Se guardiamo a tutti i nuovi movimenti ambientali, a mio avviso molto più influenzati da Bookchin di quanto non si potrebbe credere, i principali sono Extinction Rebellion e Fridays for Future. Entrambi questi movimenti non si fermano alla salvaguardia dell’ambiente naturale ma propongono il passo successivo — assolutamente necessario: la giustizia generazionale e sociale, per garantire un futuro a quelle persone (ultime per classe sociale e data di nascita) che non ne hanno uno per colpa dei grandi proprietari finanziari del mondo e i miracolati della lotteria del capitale; vorrei ricordare che è dal 1972, con lo studio I limiti alla crescita, che si sta cercando di avvertire i potenti della Terra che il loro modello economico non è sostenibile, e attaccandosi al fatto che il modello matematico usato per prevedere gli andamenti futuri dell’inquinamento non ha restituito i dati esatti che si sono poi realizzati si è ignorato che gli andamenti sono stati previsti con precisione nonostante l’uso di un modello ancora primitivo e carente di dati.

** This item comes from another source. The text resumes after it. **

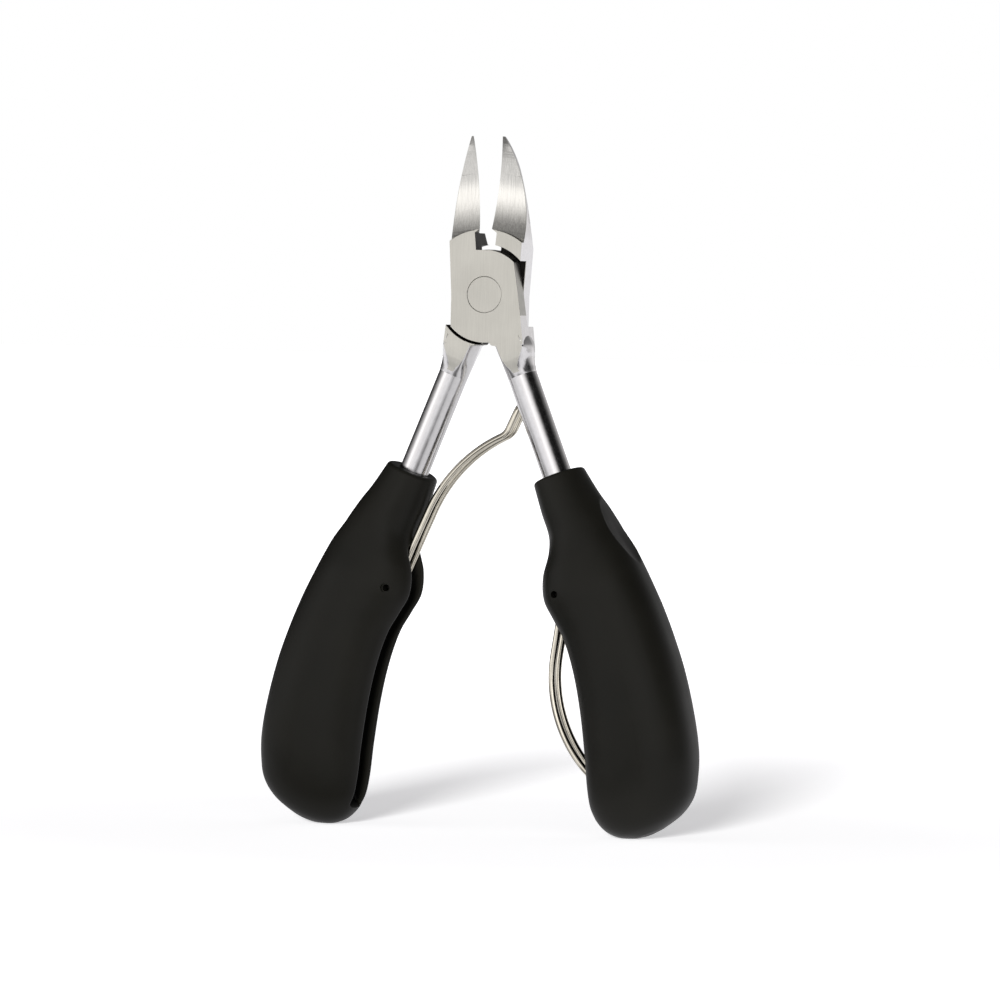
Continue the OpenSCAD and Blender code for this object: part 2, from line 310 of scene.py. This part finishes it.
def add_bevel(obj, width):
    modifier = obj.modifiers.new("edges", "BEVEL")
    modifier.limit_method = "WEIGHT"
    modifier.width = width * MM
    modifier.segments = 2
    modifier.use_clamp_overlap = False
    modifier.miter_outer = "MITER_ARC"
    apply_modifiers(obj)


def grind_jaw(obj, mirrored):
    """Both jaws are hollow on the front, so the rear half is ground on its other side."""
    for cutter in (front_grind(), back_relief(), edge_bevel()):
        if mirrored:
            cutter.data.transform(Matrix.Scale(-1, 4, (0, 1, 0)))
        fix_normals(cutter)
        combine(obj, cutter, "DIFFERENCE")


def half(name, matrix, mirrored):
    obj = prism(name, half_outline(), -HEAD_HALF, HEAD_HALF)
    combine(obj, neck(), "UNION")
    shank = rod("shank", SHANK_R, (SHANK_OUT, 0, -SHANK_START), (SHANK_OUT, 0, -TANG_END), 96)
    shank.data.transform(metric(turn_y(HALF_OPEN - SHANK_ANGLE)))
    combine(obj, shank, "UNION")
    grind_jaw(obj, mirrored)
    combine(obj, y_bar(RECESS_R, -LAP_GAP / 2, REACH), "DIFFERENCE")
    combine(obj, y_bar(BORE_R, -REACH, REACH, 96), "DIFFERENCE")
    combine(obj, y_bar(HEAD_BORE_R, -REACH, -HEAD_HALF + HEAD_BORE_DEPTH, 96), "DIFFERENCE")
    bevel_weights(obj)
    add_bevel(obj, EDGE_BREAK)
    smooth(obj, 32)
    weigh_normals(obj)
    obj.data.transform(metric(matrix))
    return obj


def rivet():
    """Flush rivet with two heads, turned as one profile around its axis."""
    end, head = HEAD_HALF - 0.05, 1.05
    profile = [(0, end), (3.2, end), (3.28, end - 0.03), (3.3, end - 0.1), (3.3, end - head),
               (2.5, end - head)]
    profile += [(r, -y) for r, y in reversed(profile)]
    sides = 96
    angles = np.linspace(0, 2 * math.pi, sides, endpoint=False)
    verts = [(0, end, 0)]
    for r, y in profile[1:-1]:
        verts += [(r * math.cos(a), y, r * math.sin(a)) for a in angles]
    verts.append((0, -end, 0))
    rings = len(profile) - 2
    faces = [(0, 1 + i, 1 + (i + 1) % sides) for i in range(sides)]
    for k in range(rings - 1):
        a, b = 1 + k * sides, 1 + (k + 1) * sides
        faces += [(a + i, b + i, b + (i + 1) % sides, a + (i + 1) % sides) for i in range(sides)]
    last = 1 + (rings - 1) * sides
    faces += [(last + i, len(verts) - 1, last + (i + 1) % sides) for i in range(sides)]
    obj = add_object("rivet", verts, faces, TO_PIVOT)
    fix_normals(obj)
    smooth(obj, 12)
    return obj


# ------------------------------------------------------------------ grips

# Distance along the shank, outer side, inner side, half depth, squareness: as in the CAD model
GRIP = np.array([
    [35.3, 5.6, -3.8, 5.5, 2.0],
    [41.0, 6.9, -4.2, 6.1, 2.0],
    [45.5, 8.3, -4.3, 6.6, 2.1],
    [48.5, 8.9, -5.4, 7.0, 2.3],
    [52.0, 9.6, -7.7, 7.5, 2.5],
    [56.0, 10.1, -8.9, 8.0, 2.6],
    [60.0, 10.5, -8.4, 8.1, 2.6],
    [64.0, 10.8, -7.8, 8.2, 2.6],
    [70.0, 10.9, -8.1, 8.4, 2.6],
    [77.0, 10.6, -9.3, 8.5, 2.6],
    [85.0, 9.5, -11.3, 8.5, 2.6],
    [91.0, 8.2, -13.1, 8.3, 2.5],
    [95.0, 6.7, -13.8, 7.8, 2.4],
    [98.5, 4.7, -13.0, 6.7, 2.3],
    [100.8, 1.6, -11.0, 4.9, 2.2],
    [102.1, -2.5, -8.0, 2.4, 2.1],
    [102.4, -4.6, -6.2, 0.7, 2.0]])
# Floor of the channel that holds the folded spring
CHANNEL = np.array([[46.4, -4.5], [50, -3.5], [56, -3.2], [62, -3.5], [72, -4.3], [82, -5.8],
                    [90, -8.2], [94.2, -9.8], [96, -12.0], [97.5, -16.0]])
CHANNEL_HALF = 2.75
RIM_R = 0.8
FLOOR_R = 0.9
# Cross hole for the wire's feet, and its wider mouths from that depth outwards
HOLE_R, HOLE_MOUTH_R, HOLE_MOUTH_Y = 0.66, 0.9, 6.9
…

La domanda sorge spontanea: come possiamo fidarci di un profeta che dall’ambientalismo ci guadagna? Gli interessi di questo sistema economico-finanziario sono totalmente incompatibili con un tentativo disperato di salvare il pianeta e pacificare l’umanità, e Jovanotti ne è la dimostrazione perfetta: ha dei volontari che lavorano per un panino; obbliga il pubblico a pagare cifre spropositate per entrare in spiagge libere solo perché c‘è il suo ottimismo-onanismo new age; si nasconde dietro un’organizzazione che è stata più volte accusata di greenwashing. Siamo sull’orlo della catastrofe ecologica per cui dovremmo impiegare tutte le nostre forze per salvare il salvabile, e in questo momento l’ultima cosa di cui abbiamo bisogno è un «amico bighellone, il fannullone scansafatiche, quel sacerdote dell’arte, stella luminosa della ballata e della poesia amorosa. Come al solito soffuso di gloria [e] gonfio come una vescica di porco», per usare le parole di Andrzej Sapkowski ne Il guardiano degli innocenti.